Search the data for the string "wall" and gather each line it is in.
— BEGIN Available data —
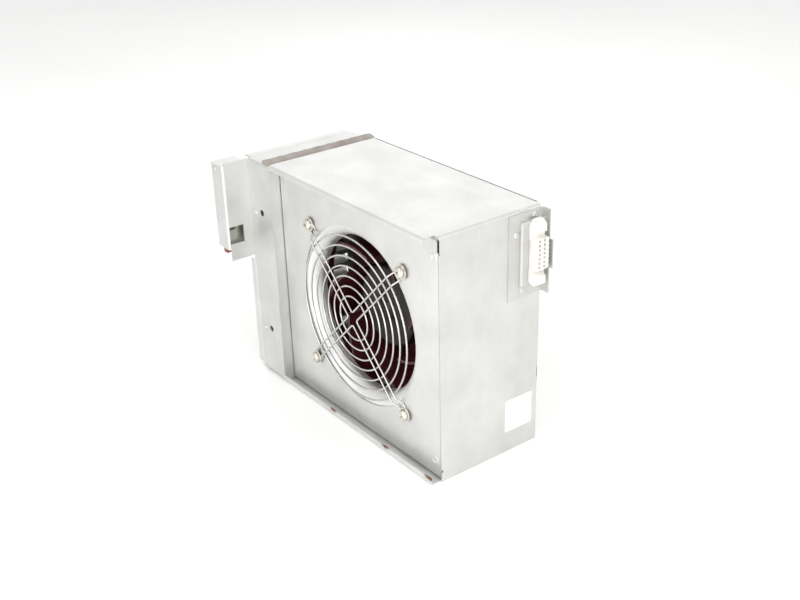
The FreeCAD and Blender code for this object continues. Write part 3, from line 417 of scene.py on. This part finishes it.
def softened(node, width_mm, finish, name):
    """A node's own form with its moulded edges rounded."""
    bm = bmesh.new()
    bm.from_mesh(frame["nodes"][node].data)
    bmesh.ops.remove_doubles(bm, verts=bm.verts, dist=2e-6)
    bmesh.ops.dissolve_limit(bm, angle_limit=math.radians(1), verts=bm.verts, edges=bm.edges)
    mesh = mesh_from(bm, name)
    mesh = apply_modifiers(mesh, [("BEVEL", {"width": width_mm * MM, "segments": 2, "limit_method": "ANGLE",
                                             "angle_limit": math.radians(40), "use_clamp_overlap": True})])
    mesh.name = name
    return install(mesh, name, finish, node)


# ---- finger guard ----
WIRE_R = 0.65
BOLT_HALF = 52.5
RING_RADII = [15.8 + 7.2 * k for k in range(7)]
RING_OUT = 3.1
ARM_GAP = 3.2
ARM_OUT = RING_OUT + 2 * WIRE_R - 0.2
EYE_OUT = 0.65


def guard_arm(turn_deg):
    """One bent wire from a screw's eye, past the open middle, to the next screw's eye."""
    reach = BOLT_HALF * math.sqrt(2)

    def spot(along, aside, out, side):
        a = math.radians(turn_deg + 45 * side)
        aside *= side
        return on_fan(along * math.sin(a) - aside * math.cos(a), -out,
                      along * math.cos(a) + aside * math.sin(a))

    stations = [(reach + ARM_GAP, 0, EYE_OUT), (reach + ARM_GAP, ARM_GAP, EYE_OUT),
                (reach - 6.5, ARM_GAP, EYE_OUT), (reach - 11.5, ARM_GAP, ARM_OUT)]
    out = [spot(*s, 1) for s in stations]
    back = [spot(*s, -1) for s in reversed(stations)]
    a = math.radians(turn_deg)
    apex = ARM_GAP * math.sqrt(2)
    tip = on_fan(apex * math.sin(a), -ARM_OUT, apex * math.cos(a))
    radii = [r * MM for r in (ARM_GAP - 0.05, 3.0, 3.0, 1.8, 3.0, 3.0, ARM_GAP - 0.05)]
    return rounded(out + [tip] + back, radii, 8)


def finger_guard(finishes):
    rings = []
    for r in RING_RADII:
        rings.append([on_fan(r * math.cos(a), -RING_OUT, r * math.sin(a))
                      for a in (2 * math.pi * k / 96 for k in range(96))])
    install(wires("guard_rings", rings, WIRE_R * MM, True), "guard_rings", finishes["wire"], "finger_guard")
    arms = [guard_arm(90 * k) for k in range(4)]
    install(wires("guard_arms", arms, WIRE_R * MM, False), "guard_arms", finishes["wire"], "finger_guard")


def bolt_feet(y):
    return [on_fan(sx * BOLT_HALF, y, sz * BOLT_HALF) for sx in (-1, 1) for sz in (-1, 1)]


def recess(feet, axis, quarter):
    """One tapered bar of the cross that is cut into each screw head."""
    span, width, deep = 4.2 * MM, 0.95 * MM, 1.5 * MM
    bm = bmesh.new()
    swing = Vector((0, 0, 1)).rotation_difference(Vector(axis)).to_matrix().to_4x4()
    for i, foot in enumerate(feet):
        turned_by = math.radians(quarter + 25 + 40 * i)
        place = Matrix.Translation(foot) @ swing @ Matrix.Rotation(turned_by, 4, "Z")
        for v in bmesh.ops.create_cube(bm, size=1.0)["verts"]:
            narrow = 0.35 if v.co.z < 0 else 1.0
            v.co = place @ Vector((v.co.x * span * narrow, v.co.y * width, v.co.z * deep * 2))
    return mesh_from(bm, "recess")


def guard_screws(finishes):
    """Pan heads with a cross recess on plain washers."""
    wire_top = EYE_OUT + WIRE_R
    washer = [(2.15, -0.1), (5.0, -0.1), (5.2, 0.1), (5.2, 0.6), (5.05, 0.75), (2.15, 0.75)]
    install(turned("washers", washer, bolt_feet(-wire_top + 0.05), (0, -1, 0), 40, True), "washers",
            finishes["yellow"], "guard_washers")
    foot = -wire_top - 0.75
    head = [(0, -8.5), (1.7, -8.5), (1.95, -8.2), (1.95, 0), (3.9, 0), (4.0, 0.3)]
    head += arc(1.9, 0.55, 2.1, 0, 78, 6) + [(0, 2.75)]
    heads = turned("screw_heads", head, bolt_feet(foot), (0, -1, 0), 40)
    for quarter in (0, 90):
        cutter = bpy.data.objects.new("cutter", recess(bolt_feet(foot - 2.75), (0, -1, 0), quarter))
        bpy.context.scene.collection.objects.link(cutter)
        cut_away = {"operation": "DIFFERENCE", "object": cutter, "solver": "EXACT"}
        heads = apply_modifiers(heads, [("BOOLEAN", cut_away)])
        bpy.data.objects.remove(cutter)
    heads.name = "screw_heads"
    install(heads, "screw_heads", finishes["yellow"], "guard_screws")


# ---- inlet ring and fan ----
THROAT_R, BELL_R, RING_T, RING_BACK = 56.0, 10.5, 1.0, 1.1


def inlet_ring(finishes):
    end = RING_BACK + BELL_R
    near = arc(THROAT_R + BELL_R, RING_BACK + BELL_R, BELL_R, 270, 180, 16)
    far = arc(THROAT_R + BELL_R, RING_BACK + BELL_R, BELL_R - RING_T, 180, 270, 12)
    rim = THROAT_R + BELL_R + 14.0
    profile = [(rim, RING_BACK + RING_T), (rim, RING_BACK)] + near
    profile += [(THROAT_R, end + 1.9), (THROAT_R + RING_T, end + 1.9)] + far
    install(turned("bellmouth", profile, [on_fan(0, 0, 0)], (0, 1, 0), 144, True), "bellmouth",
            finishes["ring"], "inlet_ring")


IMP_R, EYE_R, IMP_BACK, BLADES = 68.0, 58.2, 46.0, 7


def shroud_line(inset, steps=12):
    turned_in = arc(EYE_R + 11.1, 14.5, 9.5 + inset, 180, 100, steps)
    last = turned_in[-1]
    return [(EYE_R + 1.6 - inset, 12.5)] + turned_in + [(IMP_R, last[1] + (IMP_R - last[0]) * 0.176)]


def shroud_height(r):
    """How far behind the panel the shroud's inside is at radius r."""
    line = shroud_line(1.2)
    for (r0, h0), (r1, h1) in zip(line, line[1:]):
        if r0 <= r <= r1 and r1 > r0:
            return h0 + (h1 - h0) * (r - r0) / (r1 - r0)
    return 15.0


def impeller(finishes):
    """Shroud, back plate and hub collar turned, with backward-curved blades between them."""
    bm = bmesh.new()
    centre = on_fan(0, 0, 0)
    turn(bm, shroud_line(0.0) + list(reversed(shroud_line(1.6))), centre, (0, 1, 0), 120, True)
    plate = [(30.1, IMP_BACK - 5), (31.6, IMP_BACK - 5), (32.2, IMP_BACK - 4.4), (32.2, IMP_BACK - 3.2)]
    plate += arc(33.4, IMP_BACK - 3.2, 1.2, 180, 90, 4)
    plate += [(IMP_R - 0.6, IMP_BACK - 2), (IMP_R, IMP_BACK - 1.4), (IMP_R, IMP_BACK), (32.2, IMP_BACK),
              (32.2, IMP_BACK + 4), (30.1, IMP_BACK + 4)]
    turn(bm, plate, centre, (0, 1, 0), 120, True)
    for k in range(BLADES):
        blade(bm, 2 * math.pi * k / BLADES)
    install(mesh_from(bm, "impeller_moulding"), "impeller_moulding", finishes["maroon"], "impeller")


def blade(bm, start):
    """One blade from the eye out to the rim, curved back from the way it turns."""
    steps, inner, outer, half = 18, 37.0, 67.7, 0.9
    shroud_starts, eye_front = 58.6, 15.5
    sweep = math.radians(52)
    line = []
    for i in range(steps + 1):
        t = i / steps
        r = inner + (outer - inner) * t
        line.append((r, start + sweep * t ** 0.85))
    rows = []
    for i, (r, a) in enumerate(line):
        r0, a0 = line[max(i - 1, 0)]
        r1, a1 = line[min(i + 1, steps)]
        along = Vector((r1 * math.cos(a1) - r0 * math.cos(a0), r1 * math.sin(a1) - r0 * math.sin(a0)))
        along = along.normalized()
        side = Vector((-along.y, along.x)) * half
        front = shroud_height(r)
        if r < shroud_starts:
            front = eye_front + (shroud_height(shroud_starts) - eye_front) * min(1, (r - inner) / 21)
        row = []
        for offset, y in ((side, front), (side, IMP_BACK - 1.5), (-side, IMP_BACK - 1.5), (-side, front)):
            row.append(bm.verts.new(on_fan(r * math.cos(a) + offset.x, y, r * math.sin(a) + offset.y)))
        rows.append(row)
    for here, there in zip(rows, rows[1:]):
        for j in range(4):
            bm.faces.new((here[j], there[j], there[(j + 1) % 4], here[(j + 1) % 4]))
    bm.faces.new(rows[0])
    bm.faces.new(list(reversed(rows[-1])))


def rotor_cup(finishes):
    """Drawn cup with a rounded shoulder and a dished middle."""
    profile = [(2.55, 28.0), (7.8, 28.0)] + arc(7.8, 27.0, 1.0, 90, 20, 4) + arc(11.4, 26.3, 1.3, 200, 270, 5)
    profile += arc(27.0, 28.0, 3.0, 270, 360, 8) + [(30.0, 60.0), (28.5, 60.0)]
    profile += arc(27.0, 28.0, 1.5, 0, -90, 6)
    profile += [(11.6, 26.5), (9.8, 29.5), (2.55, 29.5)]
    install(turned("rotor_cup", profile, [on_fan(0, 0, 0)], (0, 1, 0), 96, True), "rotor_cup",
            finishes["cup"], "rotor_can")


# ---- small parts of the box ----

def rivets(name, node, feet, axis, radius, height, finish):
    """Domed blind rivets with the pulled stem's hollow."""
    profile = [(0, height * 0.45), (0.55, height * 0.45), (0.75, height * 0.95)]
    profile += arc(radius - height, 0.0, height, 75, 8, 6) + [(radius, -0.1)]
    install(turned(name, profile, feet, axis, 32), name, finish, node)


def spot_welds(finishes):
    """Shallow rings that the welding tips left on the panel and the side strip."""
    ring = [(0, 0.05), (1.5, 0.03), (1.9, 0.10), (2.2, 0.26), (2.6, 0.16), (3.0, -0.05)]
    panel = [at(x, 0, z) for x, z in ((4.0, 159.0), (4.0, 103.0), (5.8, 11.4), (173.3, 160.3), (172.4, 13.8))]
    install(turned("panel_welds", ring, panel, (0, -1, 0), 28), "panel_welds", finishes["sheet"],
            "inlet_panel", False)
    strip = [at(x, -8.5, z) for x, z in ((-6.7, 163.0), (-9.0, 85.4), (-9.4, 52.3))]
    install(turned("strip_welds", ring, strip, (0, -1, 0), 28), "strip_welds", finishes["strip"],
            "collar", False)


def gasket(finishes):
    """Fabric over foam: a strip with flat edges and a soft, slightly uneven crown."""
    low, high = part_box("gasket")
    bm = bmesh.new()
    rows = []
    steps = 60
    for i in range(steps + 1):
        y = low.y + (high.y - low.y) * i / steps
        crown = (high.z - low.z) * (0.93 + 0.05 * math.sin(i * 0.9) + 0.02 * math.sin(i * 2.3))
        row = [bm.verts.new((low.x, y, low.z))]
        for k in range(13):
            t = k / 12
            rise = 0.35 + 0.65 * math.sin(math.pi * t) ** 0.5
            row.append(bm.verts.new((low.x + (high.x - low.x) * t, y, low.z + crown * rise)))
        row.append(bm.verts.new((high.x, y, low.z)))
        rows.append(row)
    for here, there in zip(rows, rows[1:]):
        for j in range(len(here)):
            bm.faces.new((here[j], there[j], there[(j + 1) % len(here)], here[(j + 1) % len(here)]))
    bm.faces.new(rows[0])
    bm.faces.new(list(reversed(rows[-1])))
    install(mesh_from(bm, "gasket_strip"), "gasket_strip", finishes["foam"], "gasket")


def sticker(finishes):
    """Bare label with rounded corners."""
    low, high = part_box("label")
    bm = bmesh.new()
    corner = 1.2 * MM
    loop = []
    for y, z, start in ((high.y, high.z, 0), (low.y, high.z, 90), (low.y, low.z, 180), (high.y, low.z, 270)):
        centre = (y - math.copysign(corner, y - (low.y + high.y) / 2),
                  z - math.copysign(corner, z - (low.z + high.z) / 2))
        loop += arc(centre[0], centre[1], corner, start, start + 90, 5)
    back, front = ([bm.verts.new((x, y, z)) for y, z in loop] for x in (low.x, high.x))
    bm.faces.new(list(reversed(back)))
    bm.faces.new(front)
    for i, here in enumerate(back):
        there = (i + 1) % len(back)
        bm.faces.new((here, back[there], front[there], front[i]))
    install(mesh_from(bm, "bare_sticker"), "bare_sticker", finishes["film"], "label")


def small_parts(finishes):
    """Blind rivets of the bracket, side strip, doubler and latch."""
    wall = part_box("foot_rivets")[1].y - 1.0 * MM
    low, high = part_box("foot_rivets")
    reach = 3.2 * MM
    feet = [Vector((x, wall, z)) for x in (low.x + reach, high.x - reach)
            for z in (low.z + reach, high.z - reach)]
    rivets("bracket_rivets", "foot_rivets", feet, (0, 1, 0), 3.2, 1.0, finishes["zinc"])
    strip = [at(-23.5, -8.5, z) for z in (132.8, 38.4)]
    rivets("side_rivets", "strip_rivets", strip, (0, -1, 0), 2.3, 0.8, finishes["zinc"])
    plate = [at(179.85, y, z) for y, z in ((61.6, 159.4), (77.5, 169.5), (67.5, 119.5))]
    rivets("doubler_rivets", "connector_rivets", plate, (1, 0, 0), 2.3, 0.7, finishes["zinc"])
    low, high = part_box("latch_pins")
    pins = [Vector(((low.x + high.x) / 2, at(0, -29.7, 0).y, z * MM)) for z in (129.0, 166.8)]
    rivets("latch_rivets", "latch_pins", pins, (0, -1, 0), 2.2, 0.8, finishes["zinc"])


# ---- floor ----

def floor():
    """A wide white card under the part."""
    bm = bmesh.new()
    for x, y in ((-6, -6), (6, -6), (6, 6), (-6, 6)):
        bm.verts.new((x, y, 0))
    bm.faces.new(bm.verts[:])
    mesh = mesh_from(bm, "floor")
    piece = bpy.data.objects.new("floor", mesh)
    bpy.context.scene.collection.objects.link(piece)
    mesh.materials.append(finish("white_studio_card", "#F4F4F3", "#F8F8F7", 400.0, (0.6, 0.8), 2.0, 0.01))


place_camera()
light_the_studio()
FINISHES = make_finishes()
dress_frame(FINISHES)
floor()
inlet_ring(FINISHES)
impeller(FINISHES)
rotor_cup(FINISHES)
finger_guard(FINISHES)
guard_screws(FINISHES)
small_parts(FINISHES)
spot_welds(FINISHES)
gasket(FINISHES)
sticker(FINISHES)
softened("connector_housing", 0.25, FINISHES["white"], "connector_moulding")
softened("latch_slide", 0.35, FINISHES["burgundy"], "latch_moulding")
— END Available data —
# [Result for this task]
    wall = part_box("foot_rivets")[1].y - 1.0 * MM
    feet = [Vector((x, wall, z)) for x in (low.x + reach, high.x - reach)